**What you will do:**
Output, please, exactly those lines of the listing that come before the line with "wire_rings = 78; // [40:1:80]", along with that line itself.

**Information supplied:**
────────────────
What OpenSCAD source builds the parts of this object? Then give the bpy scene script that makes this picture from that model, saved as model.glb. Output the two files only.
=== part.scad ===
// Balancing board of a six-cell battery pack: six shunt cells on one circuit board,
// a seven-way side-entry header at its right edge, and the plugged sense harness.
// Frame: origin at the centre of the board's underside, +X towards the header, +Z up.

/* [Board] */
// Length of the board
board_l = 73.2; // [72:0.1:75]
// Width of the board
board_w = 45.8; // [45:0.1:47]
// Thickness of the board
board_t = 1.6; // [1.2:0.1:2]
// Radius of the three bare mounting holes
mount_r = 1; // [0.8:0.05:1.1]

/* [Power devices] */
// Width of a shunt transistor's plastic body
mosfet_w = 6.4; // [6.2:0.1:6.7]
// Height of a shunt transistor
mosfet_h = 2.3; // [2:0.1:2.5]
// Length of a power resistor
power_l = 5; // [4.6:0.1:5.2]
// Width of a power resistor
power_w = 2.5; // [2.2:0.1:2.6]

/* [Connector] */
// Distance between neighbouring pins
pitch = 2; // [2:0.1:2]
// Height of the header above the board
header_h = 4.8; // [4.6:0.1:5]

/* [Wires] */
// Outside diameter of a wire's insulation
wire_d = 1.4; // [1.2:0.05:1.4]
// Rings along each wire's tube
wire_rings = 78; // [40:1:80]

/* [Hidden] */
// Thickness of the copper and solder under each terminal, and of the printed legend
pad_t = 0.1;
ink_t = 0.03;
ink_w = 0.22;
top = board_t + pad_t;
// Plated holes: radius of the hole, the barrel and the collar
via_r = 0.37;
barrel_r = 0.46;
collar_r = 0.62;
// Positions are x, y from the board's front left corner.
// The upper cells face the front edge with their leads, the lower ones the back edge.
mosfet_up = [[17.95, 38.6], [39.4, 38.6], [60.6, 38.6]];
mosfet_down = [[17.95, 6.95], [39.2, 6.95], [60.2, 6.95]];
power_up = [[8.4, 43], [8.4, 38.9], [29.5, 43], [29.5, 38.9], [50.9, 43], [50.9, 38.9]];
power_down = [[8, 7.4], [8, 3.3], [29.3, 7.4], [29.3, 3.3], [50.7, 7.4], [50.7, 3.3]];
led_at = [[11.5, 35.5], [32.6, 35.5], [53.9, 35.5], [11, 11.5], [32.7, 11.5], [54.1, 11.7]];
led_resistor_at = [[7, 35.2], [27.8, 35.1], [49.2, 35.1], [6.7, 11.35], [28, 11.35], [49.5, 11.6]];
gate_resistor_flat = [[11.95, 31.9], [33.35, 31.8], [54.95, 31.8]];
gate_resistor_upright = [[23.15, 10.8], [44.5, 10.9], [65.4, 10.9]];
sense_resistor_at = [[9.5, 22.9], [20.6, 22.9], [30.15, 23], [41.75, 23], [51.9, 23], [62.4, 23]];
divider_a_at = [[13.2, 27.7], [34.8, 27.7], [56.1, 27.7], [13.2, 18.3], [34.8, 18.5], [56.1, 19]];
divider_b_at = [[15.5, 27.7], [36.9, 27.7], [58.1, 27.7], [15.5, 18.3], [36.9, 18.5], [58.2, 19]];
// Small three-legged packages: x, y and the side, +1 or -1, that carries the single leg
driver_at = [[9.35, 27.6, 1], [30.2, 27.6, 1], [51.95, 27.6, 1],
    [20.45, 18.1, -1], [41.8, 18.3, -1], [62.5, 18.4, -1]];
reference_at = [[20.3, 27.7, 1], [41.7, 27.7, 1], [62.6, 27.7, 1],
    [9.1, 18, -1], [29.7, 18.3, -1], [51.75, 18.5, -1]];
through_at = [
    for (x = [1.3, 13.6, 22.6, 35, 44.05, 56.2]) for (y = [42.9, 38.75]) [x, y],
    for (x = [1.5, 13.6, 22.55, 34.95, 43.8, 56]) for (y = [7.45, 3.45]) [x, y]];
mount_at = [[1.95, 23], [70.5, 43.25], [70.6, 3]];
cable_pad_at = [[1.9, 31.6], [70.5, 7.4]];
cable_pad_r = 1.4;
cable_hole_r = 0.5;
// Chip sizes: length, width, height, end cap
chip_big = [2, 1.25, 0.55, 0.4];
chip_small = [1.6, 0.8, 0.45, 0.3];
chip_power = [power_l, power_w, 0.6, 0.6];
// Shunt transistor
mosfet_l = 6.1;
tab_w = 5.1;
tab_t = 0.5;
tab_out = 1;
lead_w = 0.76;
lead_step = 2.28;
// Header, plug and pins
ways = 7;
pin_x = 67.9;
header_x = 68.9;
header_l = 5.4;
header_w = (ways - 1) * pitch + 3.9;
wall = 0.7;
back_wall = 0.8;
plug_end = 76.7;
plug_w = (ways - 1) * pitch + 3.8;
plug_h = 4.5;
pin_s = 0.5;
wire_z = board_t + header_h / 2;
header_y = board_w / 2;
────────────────
**Expected answer:**
What OpenSCAD source builds the parts of this object? Then give the bpy scene script that makes this picture from that model, saved as model.glb. Output the two files only.
=== part.scad ===
// Balancing board of a six-cell battery pack: six shunt cells on one circuit board,
// a seven-way side-entry header at its right edge, and the plugged sense harness.
// Frame: origin at the centre of the board's underside, +X towards the header, +Z up.

/* [Board] */
// Length of the board
board_l = 73.2; // [72:0.1:75]
// Width of the board
board_w = 45.8; // [45:0.1:47]
// Thickness of the board
board_t = 1.6; // [1.2:0.1:2]
// Radius of the three bare mounting holes
mount_r = 1; // [0.8:0.05:1.1]

/* [Power devices] */
// Width of a shunt transistor's plastic body
mosfet_w = 6.4; // [6.2:0.1:6.7]
// Height of a shunt transistor
mosfet_h = 2.3; // [2:0.1:2.5]
// Length of a power resistor
power_l = 5; // [4.6:0.1:5.2]
// Width of a power resistor
power_w = 2.5; // [2.2:0.1:2.6]

/* [Connector] */
// Distance between neighbouring pins
pitch = 2; // [2:0.1:2]
// Height of the header above the board
header_h = 4.8; // [4.6:0.1:5]

/* [Wires] */
// Outside diameter of a wire's insulation
wire_d = 1.4; // [1.2:0.05:1.4]
// Rings along each wire's tube
wire_rings = 78; // [40:1:80]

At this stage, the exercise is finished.